Eine solche gesetzlich angeordnete Ausnahme vom Grundsatz der Zeitraumbezogenheit des Anspruchs liegt in Bezug auf die Höhe der Familienzuschläge gemäß § 20 Abs. 4 AlVG aber nicht vor, weil hier kein sachverhaltsabhängiger Bemessungsakt vorgesehen ist, sondern die Höhe einer Leistung im Gesetz unmittelbar geregelt wird. Wird das Gesetz insoweit geändert, so ist daher ab dem Inkrafttreten der Gesetzesänderung die neue Rechtslage anzuwenden, sofern nicht etwa im Übergangsrecht auf den Zeitpunkt des Anfalls der Leistung abgestellt wird. Die Behörde hat daher Gesetzesänderungen - sofern nicht etwaige Übergangsbestimmungen einer Anwendung entgegen stehen - zum Anlass zu nehmen, die Höhe der Leistung ab der Änderung der Rechtslage als einer "für das Ausmaß des Arbeitslosengeldes maßgebenden Voraussetzung" iSd § 24 Abs. 1 AlVG neu zu bemessen.

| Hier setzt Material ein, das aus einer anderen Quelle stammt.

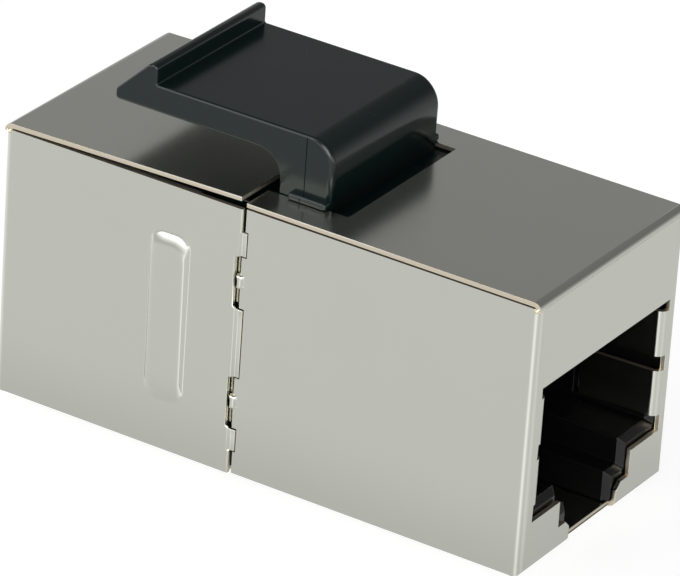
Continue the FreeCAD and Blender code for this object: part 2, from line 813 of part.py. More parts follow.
def build_latch():
    """Mould the keystone latch: saddle under the shells, root with its ledge, arm, lip and ramp."""
    body = new_body("latch_clip")
    saddle = new_sketch(body, "XY_Plane", "latch_saddle", "saddle_base")
    draw(saddle, box_corners("- saddle_length/2", "saddle_length/2", "- saddle_width/2", "saddle_width/2"))
    pad(body, saddle, "housing_top - saddle_base")

    arm = new_sketch(body, "XZ_Plane", "latch_profile")
    root, front = "- latch_root_offset", "latch_front_offset"
    tip = "latch_tip_station - middle_station"
    shoulder = "latch_shoulder_station - middle_station"
    draw(arm, [
        (root, "housing_top - fit_gap"),
        (front, "housing_top - fit_gap"),
        (front, "latch_plate_top", "latch_corner_radius"),
        (shoulder, "latch_plate_top", "latch_shoulder_radius"),
        (shoulder, "latch_peak_height", "latch_peak_radius"),
        ("latch_peak_station - middle_station", "latch_peak_height", "latch_peak_radius"),
        (tip, "latch_underside + latch_tip_gauge", "latch_tip_radius"),
        (tip, "latch_underside", "latch_tip_radius"),
        (root, "latch_underside", "latch_root_radius"),
    ])
    pad(body, arm, "latch_width", symmetric=True)
    bevel_latch_rims(body)

    ledge = new_sketch(body, "XY_Plane", "foot_ledge", "body_height + fit_gap")
    draw(ledge, box_corners(
        "ledge_root_inset - latch_root_offset", "latch_front_offset - ledge_front_inset",
        "- latch_width/2 - ledge_reach", "latch_width/2 + ledge_reach", "ledge_corner_radius"))
    pad(body, ledge, "ledge_gauge")


def bevel_latch_rims(body):
    """Bevel the outline edges on both side faces of the latch above its saddle."""
    arm = body.Tip
    side = amount("latch_width/2")
    saddle_top = amount("housing_top") + TOLERANCE
    names = []
    for number, edge in enumerate(arm.Shape.Edges, start=1):
        ends = [vertex.Point for vertex in edge.Vertexes]
        on_side = all(abs(abs(point.y) - side) < TOLERANCE for point in ends)
        same_side = ends[0].y * ends[-1].y > 0
        if on_side and same_side and max(point.z for point in ends) > saddle_top:
            names.append(f"Edge{number}")
    rims = body.newObject("PartDesign::Chamfer", "latch_rims")
    rims.Base = (arm, names)
    rims.setExpression("Size", bound("latch_rim_bevel"))
    doc.recompute()


# --- The whole coupler ----------------------------------------------------------

def build_coupler():
    """Build every sub-part of the coupler in its place."""
    build_front_shell()
    build_rear_shell()
    build_latch()
    build_circuit_board()
    ends = (
        ("front", "front_width", "- middle_station", True),
        ("rear", "rear_width", "middle_station", False),
    )
    for end, width, x_shift, half_turned in ends:
        build_jack_housing(f"{end}_jack_housing", width, x_shift, half_turned)
        build_contact_carrier(f"{end}_contact_carrier", x_shift, half_turned)
        for number in range(1, CONTACTS_PER_JACK + 1):
            build_contact(f"{end}_contact_{number}", number, x_shift, half_turned)


def check_document():
    """Stop if any object failed or any sub-part is not one valid solid."""
    doc.recompute()
    failed = [item.Name for item in doc.Objects if any(state in FAILED_STATES for state in item.State)]
    if failed:
        raise RuntimeError(f"Failed objects: {failed}")
    for body in sub_parts():
        if body.Shape.isNull() or not body.Shape.isValid() or len(body.Shape.Solids) != 1:
            raise RuntimeError(f"{body.Label} is not one valid solid")


def sub_parts():
    """Return every sub-part of the document."""
    return [item for item in doc.Objects if item.TypeId == "PartDesign::Body"]


def write_parts():
    """Write each sub-part to its own STEP file."""
    os.makedirs("parts", exist_ok=True)
    for body in sub_parts():
        body.Shape.exportStep(f"parts/{body.Label}.step")
        box = body.Shape.BoundBox
        print(f"{body.Label}: {body.Shape.Volume:.2f} mm3, X {box.XMin:.2f}..{box.XMax:.2f}, "
              f"Y {box.YMin:.2f}..{box.YMax:.2f}, Z {box.ZMin:.2f}..{box.ZMax:.2f}")


fill_sheet()
build_coupler()
check_document()
write_parts()
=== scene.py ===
"""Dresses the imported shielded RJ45 inline coupler and sets it in a plain studio.

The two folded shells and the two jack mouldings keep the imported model's form and get
their broken edges here. The shells' stop ribs and snap bumps are rounded further, their
side plates come down over the base plate, and their lower corners are closed. The keystone
latch is moulded afresh, and the contacts and the circuit board's solder lands are laid out
by geometry nodes.
"""

from __future__ import annotations

import logging
import math
from dataclasses import dataclass
from enum import Enum
from typing import Sequence

import bmesh
import bpy
from mathutils import Matrix, Vector


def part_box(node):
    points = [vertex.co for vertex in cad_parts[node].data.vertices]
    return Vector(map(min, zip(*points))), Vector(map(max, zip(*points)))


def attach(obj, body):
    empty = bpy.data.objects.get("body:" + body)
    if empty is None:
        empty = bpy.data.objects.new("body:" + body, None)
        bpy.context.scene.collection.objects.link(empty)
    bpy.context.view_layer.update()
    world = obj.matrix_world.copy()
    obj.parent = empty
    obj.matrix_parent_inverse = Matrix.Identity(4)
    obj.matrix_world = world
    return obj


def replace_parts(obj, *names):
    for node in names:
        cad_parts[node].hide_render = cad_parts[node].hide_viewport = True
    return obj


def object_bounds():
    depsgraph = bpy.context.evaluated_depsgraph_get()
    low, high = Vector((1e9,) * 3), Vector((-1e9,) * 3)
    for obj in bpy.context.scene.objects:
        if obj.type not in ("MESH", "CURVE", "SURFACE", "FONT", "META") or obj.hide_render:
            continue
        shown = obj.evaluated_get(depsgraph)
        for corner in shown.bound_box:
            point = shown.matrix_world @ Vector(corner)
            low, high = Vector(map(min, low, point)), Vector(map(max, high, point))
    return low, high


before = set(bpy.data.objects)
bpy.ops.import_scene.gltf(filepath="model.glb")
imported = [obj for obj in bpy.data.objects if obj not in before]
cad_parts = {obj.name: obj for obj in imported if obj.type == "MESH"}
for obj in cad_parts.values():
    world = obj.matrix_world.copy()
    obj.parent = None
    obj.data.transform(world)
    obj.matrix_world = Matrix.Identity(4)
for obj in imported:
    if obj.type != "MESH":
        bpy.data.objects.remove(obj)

log = logging.getLogger("coupler")

MM = 0.001
CUT_ATTRIBUTE = "cut_edge"
CAD_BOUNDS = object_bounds()
SHARP_ANGLE = math.radians(30)
CREASE_ANGLE = math.radians(50)
MIX_FACTOR, MIX_FIRST, MIX_SECOND, MIX_RESULT = 0, 6, 7, 2

Corner = tuple[float, float, float]
Colour = tuple[float, float, float]
Fall = tuple[float, float, float, float]
Socket = bpy.types.NodeSocket


class Slot(Enum):
    """The record's material slots."""

    SHELL = "shell_steel"
    JACK = "jack_plastic"
    LATCH = "latch_plastic"
    CONTACT = "contact_gold"
    BOARD = "board_laminate"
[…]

Da die Änderung des § 20 Abs. 4 AlVG gemäß § 79 Abs. 61 AlVG mit in Kraft getreten ist, war die belangte Behörde berechtigt, die Höhe des Familienzuschlages ab diesem Zeitpunkt an die neue gesetzlichen Regelung anzupassen.
Die Beschwerde war gemäß § 42 Abs. 1 VwGG als unbegründet abzuweisen.
Die Kostenentscheidung beruht auf den §§ 47 ff VwGG in Verbindung mit der Verordnung BGBl. II Nr. 333/2003.